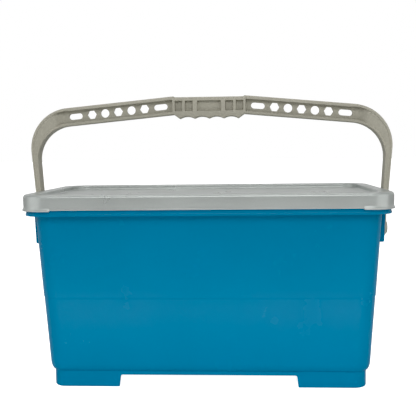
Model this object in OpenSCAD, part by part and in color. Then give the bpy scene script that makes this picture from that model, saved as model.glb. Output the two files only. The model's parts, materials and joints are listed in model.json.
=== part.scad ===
// Rectangular cleaning bucket with a lift-off lid and a swing handle.
// Millimetres, +Z up, origin at the centre of the footprint on the ground,
// length along X. The handle stands upright and the lid is on.

/* [Bucket] */
// Length over the walls, just under the rim
body_l = 453; // [445:1:458]
// Width over the walls, just under the rim
body_w = 233; // [225:1:238]
// Height of the top of the rim above the ground
body_h = 255.7; // [250:0.1:262]
// Inward lean of the walls per millimetre of depth
draft = 0.064; // [0.06:0.001:0.07]
// Wall thickness
wall_t = 2.5; // [2.3:0.1:2.5]
// Plan radius of the wall corners, just under the rim
corner_r = 28; // [26:1:30]

/* [Rim] */
// How far the rim stands out from the wall
rim_out = 11.1; // [10.8:0.1:11.5]
// Height of the rim's hanging lip
rim_h = 25.3; // [23:0.1:27]
// Thickness of the rim's lip and top
rim_t = 2.5; // [2:0.1:3]
// Plan radius of the rim's corners
rim_r = 32.1; // [30:0.1:34]

/* [Base] */
// Height of the feet
foot_h = 16; // [12:1:17]
// Height of the floor's underside
floor_z = 20; // [19:0.5:21]
// Inset of the base skirt from the wall
base_inset = 4.6; // [4:0.1:6]
// Thickness of the base skirt and the feet
skirt_t = 3.4; // [3:0.1:4]
// Distance between the feet, along the length
foot_gap_l = 234; // [200:1:250]
// Distance between the feet, along the width
foot_gap_w = 96; // [80:1:110]

/* [Handle aprons] */
// Width of each apron along the short side
apron_w = 146; // [120:1:156]
// Height of each apron's lower edge
apron_z = 189.5; // [180:0.5:190]
// Stand-off of the apron's face from the wall, at its lower edge
apron_out = 9.3; // [9:0.1:9.5]
// Thickness of the apron
apron_t = 2.5; // [2:0.1:3]

/* [Lid] */
// Thickness of the lid
lid_t = 2.2; // [2:0.1:2.4]
// Height of the lid, lower edge of the skirt to the top
lid_h = 20; // [18:0.5:22]
// Gap between the lid's skirt and the rim
lid_gap = 0.4; // [0.3:0.1:0.6]
// Width of the raised border round the panel
lid_border = 18; // [17.8:0.1:19]
// Depth of the panel below the border
tray_d = 6.5; // [5:0.5:7]
// Radius of the shoulder
shoulder_r = 4; // [3:0.5:5]
// How far the corner lips stand out and hang down
lip_out = 1.4; // [1:0.1:1.5]

/* [Handle] */
// Height of the top of the grip above the ground
grip_top = 387.5; // [384:0.5:392]
// Span over the widest part of the bends
handle_span = 511; // [507:0.1:513]
// Depth of the handle, front to back
handle_d = 19.5; // [16:0.5:20]
// Height of the arm's section
arm_h = 25.2; // [22:0.1:26]
// Fall of each arm from the grip to the bend, in degrees
arm_slope = 5.3; // [4.5:0.1:6]
// Outer radius of the bends
bend_out = 58; // [56:1:60]
// Inner radius of the bends
bend_in = 48; // [46:1:49]
// Thickness of the arm's web
web_t = 4; // [3:0.5:6]
// Thickness of the arm's upper and lower flanges
flange_t = 4.4; // [3:0.1:5]

/* [Grip] */
// Length of the grip between the centres of its end ribs
grip_l = 100.4; // [98:0.1:104]
// Distance between finger ridges
finger_pitch = 20.7; // [20:0.1:21.5]
// Depth of each finger scallop
finger_d = 3; // [2.5:0.1:5]

/* [Pivot] */
// Height of the handle's axis
pivot_z = 201; // [199:0.5:203]
// Diameter of the pivot pins
pin_d = 10; // [8:0.5:11]
// Running clearance on the radius
pin_fit = 0.06; // [0.03:0.01:0.1]

/* [Hidden] */
$fn = 64;
eps = 0.01;
slab = 0.5;                             // thickness of the slices that make the drafted shells
rim_z = body_h - rim_h;                 // lower edge of the rim
rim_l = body_l + 2 * rim_out;
rim_w = body_w + 2 * rim_out;
corner_taper = 0.03;                    // the wall corners' radius shrinks this much per millimetre of depth
round_h = 13;                           // height of the walls' rounding into the base
apron_lean = 0.034;                     // outward lean of the apron per millimetre of height
apron_sink = 1;                         // the apron runs this far into the wall
apron_gap = 0.2;                        // its hollow and its pin hole start this far outside the wall
lid_l = rim_l + 2 * (lid_gap + lid_t);
lid_w = rim_w + 2 * (lid_gap + lid_t);
lid_r = rim_r + lid_gap + lid_t;
lid_rest = 0.3;                         // gap between the lid's underside and the rim
lid_top = body_h + lid_rest + lid_t;
lid_low = lid_top - lid_h;
plug_h = 6.5;                           // how far the locating wall hangs below the panel
tray_r = 23.7;                          // plan radius of the panel recess's corners
lip_h = 3;                              // height of the corner lips above the skirt's lower edge
bend_x = handle_span / 2 - bend_out;    // centre line of both bend arcs
grip_low = grip_top + 0.9 - arm_h;      // lower line of the arm at the grip's end ribs
rib_rise = 1.3;                         // the arms meet the grip this far above its top
rib_w = 2;                              // width of each end rib of the grip
ridge_drop = 5.9;                       // the finger ridges hang this far below the arm's lower line
pocket_d = 5.5;                         // depth of the grip's pockets
pocket_rim = 4.7;                       // rim below the pockets
pocket_top = 4.9;                       // rim above the pockets
pockets = [[0, 34], [28.4, 11.4], [43, 10.8]]; // middle and width of each pocket, from the grip's middle
bend_end = -4.7;                        // the outer arc ends this many degrees past the widest point
leg_x = 242.7;                          // inner face of the leg beside the lid
leg_low_x = 239.4;                      // inner face of the leg below the rim
leg_t = 8.4;                            // thickness of the leg at the pivot
leg_turn_z = rim_z - 8;                 // the leg starts to lean out here
hub_r = 11;
hub_start = half_at(body_l, pivot_z) + apron_out + 0.7;
hub_end = leg_low_x + leg_t;            // outer face of the hub and of the leg's foot
pin_head_r = 9;
pin_head_t = 1.6;
barb_r = 6.6;
barb_t = 2;
pin_play = 0.3;                         // end play of the handle under the pin's head
hole_r = 6.1;
hex_r = 6.7;                            // middle to corner of each hexagon
slot_l = 19.4;
slot_h = 8.4;
hole_pitch = 18.9;                      // distance along the arm between hexagons and round holes
slot_step = 23.4;                       // distance from a slot to the nearest hexagon
first_slot = 68.8;                      // distance of the inner slot from the middle
arc_steps = 16;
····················
• **Task to carry out**:
Reproduce verbatim only this range: the first line of the material through the line that contains "the lid is on.", inclusive.

• **Exercise response**:
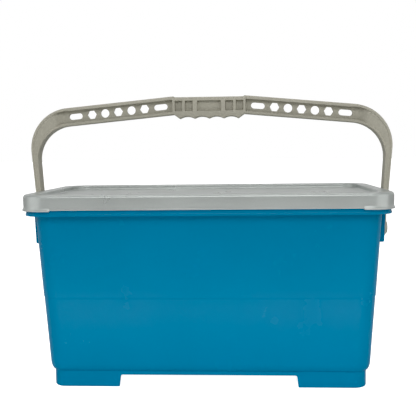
Model this object in OpenSCAD, part by part and in color. Then give the bpy scene script that makes this picture from that model, saved as model.glb. Output the two files only. The model's parts, materials and joints are listed in model.json.
=== part.scad ===
// Rectangular cleaning bucket with a lift-off lid and a swing handle.
// Millimetres, +Z up, origin at the centre of the footprint on the ground,
// length along X. The handle stands upright and the lid is on.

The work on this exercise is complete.